Jason, Thx for the quick reply. Indeed I’ve tried also using Rest API to create actions on the fly and that does work and provides immediate response, problem with that is the volume of calls we would have in our environment. We did do analysis for the last 4 months in our current managed environment and we have avg. 14,000 requests/day for install/uninstall/repair of software, this would be stressful for the BigFix system and that’s why we did not want to go that route but use 1 action/application which was also the advise of HCL Professional services which is helping us with the setup/deployment of BigFix for this customer. Would you have any experience what impact would be on our system with this volume of REST API calls? The other issue I see is it will introduce complexity as we also have high number of people working from home so for REST API to work we need to expose this over the Internet.

Below info about actions/analysis/sites

Actions 40
Analysis 16
External Sites 28
Avg Cycle Impact 42 minutes I see some at 2 hours and others at 2-3 minutes

Thx again for feedback

JasonWalker · May 26, 2020, 1:55pm

That scale does sound like you would need to take care. How the server would respond to that volume depends a lot on your hardware scale and tuning, but there’s certainly some potential for trouble.
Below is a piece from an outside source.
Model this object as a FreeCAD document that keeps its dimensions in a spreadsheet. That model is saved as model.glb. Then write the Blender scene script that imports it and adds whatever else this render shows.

Our out-of-box solution would be to use the Self-Servic App at the client to accept Offers for those packages the user wants, but I expect you have some business logic built around your custom app store that you need to preserve?

JonL · May 26, 2020, 8:50pm

Other items to review include size and relevance efficiency of your actionsite and any custom analyses, fixlets, and baselines. For example, I’ve caught console operators who created really huge baselines that resulted in multi-MB fixlets and action-site items which clients would take forever to evaluate. Other times grossly inefficient WMI queries or relevance was the culprit. When properly cleaned up, I’ve seen evaluation cycle of client that Jason Walker mentioned, drop significantly. This can take some detective work.